Item 3 would insert new definitions of 'US broadcaster' and 'US television broadcast'. 'US broadcaster' is defined as a broadcaster who is entitled under a law of the United States of America to make an encoded broadcast, and who is, at a material time, a citizen or national of the USA, a person resident in the USA, or a body corporate that has its headquarters there.

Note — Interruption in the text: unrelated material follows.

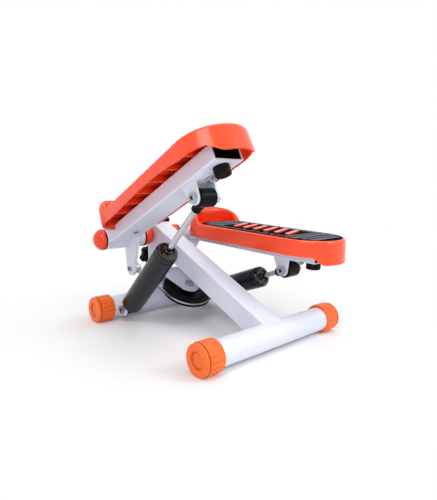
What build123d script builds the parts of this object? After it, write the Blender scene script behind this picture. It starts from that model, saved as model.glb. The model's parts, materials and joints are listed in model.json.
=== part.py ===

'US television broadcast' is defined as a television broadcast made from a place in the USA by a relevant broadcaster. 'Relevant broadcaster' is defined in subregulation 3(1) as being a person who is entitled, under the law of the country from which a broadcast is made, to make that broadcast; and who is, at a material time, a citizen or national of that country; or a person resident in, or a body corporate that has its headquarters in, that country. For the purposes of the definition of 'US television broadcast' a relevant broadcaster will be a broadcaster who is entitled under a law of the USA to make the television broadcast, and who is, at a material time, a citizen or national of the USA, a person resident in the USA, or a body corporate that has its headquarters there.
Item 4 would substitute a new heading to Regulation 4 to include reference to the USA.
Item 5 would insert new subregulations 4(7A) and 4(7B).
Proposed subregulation 4(7A) would apply the Act to an Australian retransmission of a US television broadcast as if the US broadcast were an Australian broadcast.
This item would extend the protection of paragraph 87(c) of the Act, in so far as it applies to Internet retransmissions, to television broadcasts made by a US broadcaster from a place in the USA.
Proposed subregulation 4(7B) would provide that Part VAA of the Act (Broadcast decoding devices) applies to an US encoded broadcast as if the US broadcast were an Australian encoded broadcast.
This item would extend the protection of Part VAA of the Act against unauthorised access to encoded sound and television broadcasts to those made by US broadcasters from places in the USA.